Kukui Gardens case going federal
Opponents to sale of the public housing project plan to lobby officials in Washington
The battle over the fate of the Kukui Gardens affordable housing complex goes to Washington, D.C., this week.
Representatives of Kukui Gardens Inc., the nonprofit corporation that built and operates the 857-unit complex on the edge of Chinatown, plan to lobby top Housing and Urban Development officials and members of the congressional delegation, according to one member of the group traveling to Washington who asked not to be identified.
Tenants and their supporters, who have been fighting the sale since January, will be able to question top HUD officials through a video-conference link from Honolulu that is being hosted by U.S. Rep. Neil Abercrombie.
"The days of one group flying to Washington, D.C., to outflank a local group are over," said Abercrombie, who opposes the pending sale of the project to Carmel Partners Inc.
Details, including the Honolulu location of the teleconference planned for Wednesday, are not complete. In addition to top HUD officials, Abercrombie plans to ask representatives of Kukui Gardens Inc. to join the question-and-answer session.
"We've had trouble getting the owners to sit down with the tenants," said an Abercrombie spokeswoman.
In late January, Kukui Gardens Inc. put the 36-year-old rental project, built for $16 million with Federal Housing Authority money, on the market, claiming in part that it could not afford necessary repairs and maintenance.
Under terms of the 40-year mortgage, the new owners must keep rents affordable until expiration of the loan in 2011.
Carmel Partners Inc., a private real estate firm based in San Francisco with offices stretching from Washington, D.C., to Hawaii, emerged as the buyer with its bid of about $131 million and public assurances it would keep rents affordable through 2011.
Since January, tenants and tenants' advocates have been protesting the sale, arguing that new owners will gradually hike rents to drive out current tenants and then raze the project for upscale housing.
The complex is home to about 2,500 residents, many of whom work in Chinatown.
Typically, in the sale of a HUD-financed project, HUD must approve the deal and can attach conditions before the purchase is final.
Cheryl Fukunaga, project manager for HUD, said again this week that the federal agency had not received notice or documentation of the sale to Carmel.
Fukunaga said that HUD would raise questions including whether the project, built with federal funds by a nonprofit organization for affordable housing, offered to sell the project to at least one other nonprofit -- a condition of the original loan that was designed to ensure continued affordability.
"Because of the conditions to borrow for this type of property, we first have to know whether it was properly offered to other nonprofits," said Fukunaga. "If it wasn't reasonably offered to other nonprofits, we stop right there. HUD wouldn't even have to review the application."
Fukunaga has also said that the buyer likely will be subject to a use agreement that would require holding rents at their affordable rates until 2011, even if the balance on the loan is prepaid.
"But, of course, we haven't seen any of the documentation about the sale.
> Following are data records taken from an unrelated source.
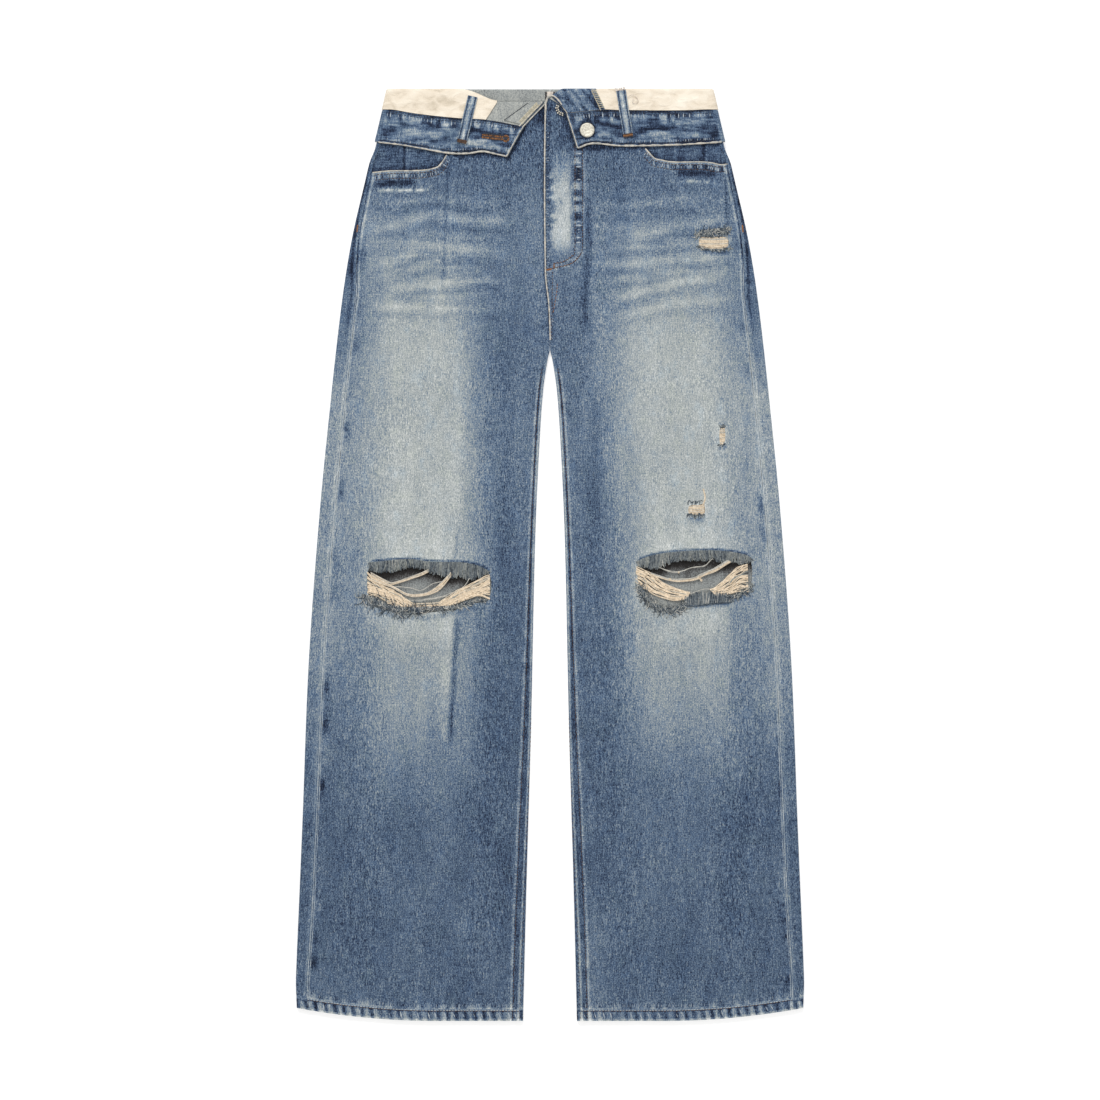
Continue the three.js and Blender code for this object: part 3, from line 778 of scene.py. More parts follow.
def hem_light(x, y):
    """Roping under the hem's stitches, a painted shadow just under them, short pale pulls above them, and the
    worn lower edge.
    """
    above = y - HEM_Y
    level = fall(10, 11.5, above) * (2 + 56 * rope_wave(x, above, 31)) + 66 * hump(above - 0.6, 1.6)
    # A pale worn ridge above the stitches, and a painted shadow just under them.
    level += 40 * hump(above - 13.4, 1.2) * (0.8 + 0.5 * noise(x / 8, 0, 36)) - 34 * hump(above - 11.2, 0.9)
    pulls = np.clip(1.5 * noise(x / 3.0, above / 16, 33), -0.5, 1)
    return level + 38 * pulls * fall(14, 23, above) * ease(12.5, 14, above)


def mouth_line(side):
    """The pocket mouth's edge, from the side seam inwards."""
    return side.mouth[1:-2]


def mouth_light(side, x, y):
    """Wear at a pocket's mouth: its edge and stitches, and a dark patch and a pale line under them."""
    line = mouth_line(side)
    level = 46 * band(x, y + 1.2, line, 1.3, 0)
    between = [(px - 1.5 * side.sign, py - 5.4) for px, py in line[:-1]]
    under = [(px - 1.5 * side.sign, py - 9.8) for px, py in line[:-1]]
    waves = noise((x + 0.4 * y) / 2.6, y / 30, 41)
    level += band(x, y, between, 2.6, 0) * (88 * waves - 8) + 16 * band(x, y, under, 1.2, 0)
    first, last, drop = side.patch
    patch = [(px, py - drop) for px, py in line[first:last]]
    pale = [(px, py - 21.5 - 3 * noise(px / 9, 0, 43)) for px, py in line[:4]]
    level -= 78 * band(x, y, patch, 4.0, 0.2) * (0.9 + 0.4 * noise(x / 6, y / 4, 45))
    return level + 84 * band(x, y, pale, 1.9, 0.2) * (0.6 + 0.8 * noise(x / 4, y / 6, 44))


# The fly's two rows of stitches, down and round to its edge
FLY_INNER = [(28.7, 470), (28.7, 357), (26.4, 344), (21, 340), (15, 336.6), (2, 334)]
FLY_OUTER = [(37.4, 470), (37.4, 352), (35.6, 346), (29.3, 338), (21.9, 333.5), (11.5, 331), (-1.7, 328)]

# The right front's edge, from the fly up and over to its turned end
FLAP_TURN = [(-4.9, 509), (-4.9, 517), (-3.6, 523), (0.8, 526.6), (5.0, 525.6), (9.6, 521.6), (14, 515.5)]


def fly_light(x, y):
    """The right front's fly, worn pale between its folded edge and the double topstitch."""
    inner = x - fly_edge(y)
    rise = ease(238, 262, y)
    level = -24 * rise * hump(inner - 4.6, 2.0)
    jagged = 9 + 4 * noise(y / 5, 0, 51) + 2 * noise(y / 2.2, 0, 52)
    worn = ease(jagged - 2.5, jagged + 2.5, inner) * fall(21, 27 + 2 * noise(y / 6, 0, 54), x)
    level += 56 * worn * ease(342, 362, y) * fall(425, 474, y) * (1 + 0.35 * noise(x / 6, y / 9, 55))
    squares = np.clip(2.2 * noise(y / 4.4, 0, 53), -1, 1)
    level += hump(x - 32.5, 3.6) * ease(352, 366, y) * (52 * squares - 20)
    level += 34 * band(x, y, [(px + 1.8, py - 0.5) for px, py in FLY_OUTER], 1.3, 0)
    level -= 20 * band(x, y, FLY_OUTER, 1.2, 0)
    level += 46 * band(x, y, FLY_INNER, 1.8, 0) * np.clip(squares, -0.4, 1)
    curve_gap, _ = line_distance(x, y, FLY_OUTER[2:])
    level += 34 * hump(curve_gap, 6) * noise(x / 3.5, y / 3.5, 56)
    # Darker up by the fold under the turned flap: unfaded cloth with painted shadow on it.
    level -= 46 * hump(x - 4, 9) * ease(508, 514, y)
    return level - 26 * hump(x - 18, 12) * ease(446, 478, y)


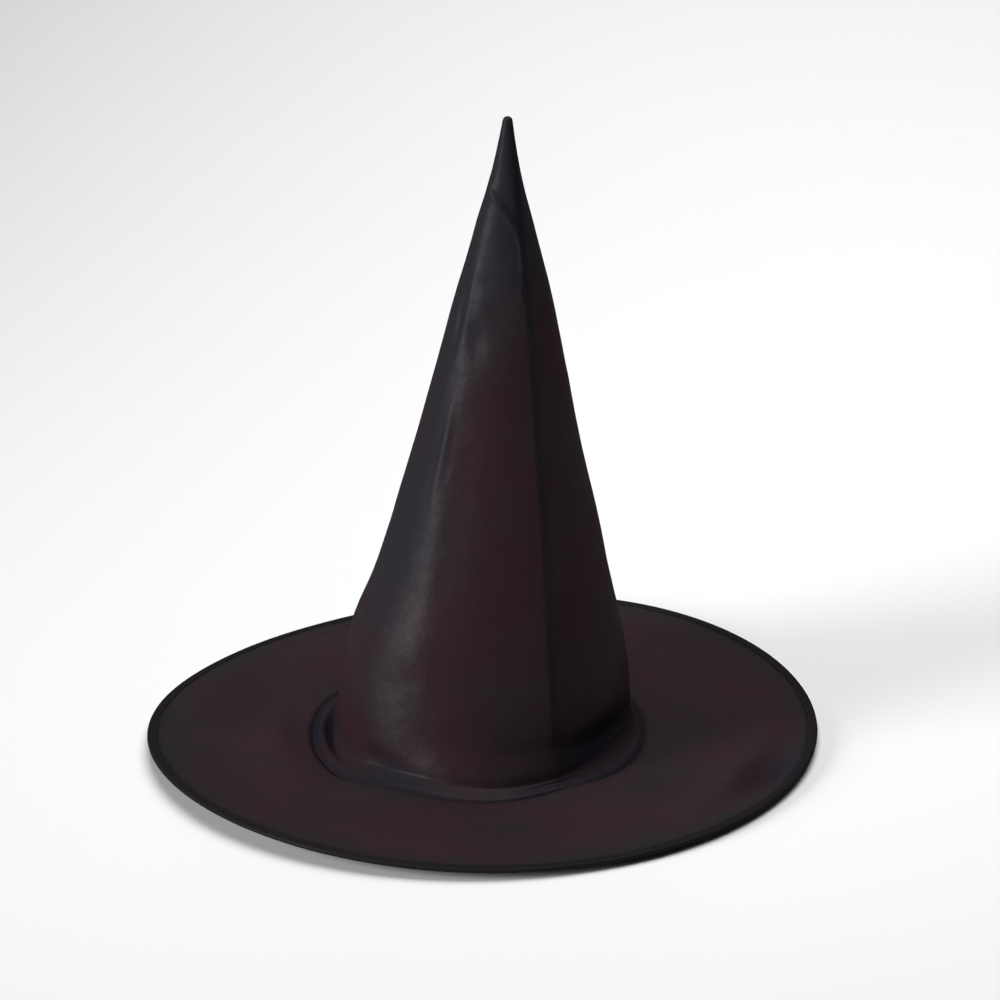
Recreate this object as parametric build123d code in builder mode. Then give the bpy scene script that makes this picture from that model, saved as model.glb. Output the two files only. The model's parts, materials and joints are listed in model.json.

All we know is what we read in the newspapers or hear," Fukunaga added.
The unidentified representative of seller Kukui Gardens Inc. confirmed that nonprofits did bid, but that the groups could not come up with the money.
Kevin Carney, vice president of EAH Inc., a California-based nonprofit housing corporation that has two projects in Hawaii, said his group tried to guarantee the highest bid by offering to match the highest bid and throwing in an additional $50,000.
"We were definitely the highest bidder, but we were contingent on getting state or federal money," said Carney.
Carney and others familiar with the offering said the sellers wanted $5 million as a down payment and closing in 30 days.
"We depend on government subsidies and financing when purchasing, and that takes time," Carney said. "They went for the more likely chance of getting their money sooner rather than later."
At least two other nonprofits made bids, but none of them made it to the second round of bidding, according to sources familiar with the bidding.
Drew Astolfi, a member of the Faith Action for Community Equity, a multi-faith group that has been organizing residents, said that "anyone using public money to keep the project affordable was effectively excluded from the deal, the way they structured it. I hope HUD looks at that."
Carmel Partners has taken over other HUD projects that are the legacy of former President Lyndon B. Johnson's "Great Society" years, when the government tried to provide financial incentives to private developers to build affordable rental housing.
Kukui Gardens is one of hundreds of such HUD projects that are reaching their maturity and will be up for grabs by a new generation of developers.
In Hawaii, Carmel bought the Aloha Surf Hotel for $15.7 million in June 2005 and is converting the hotel to condominiums. At the same time, it paid $79.5 million for 520 units of housing on the former naval base at Barbers Point.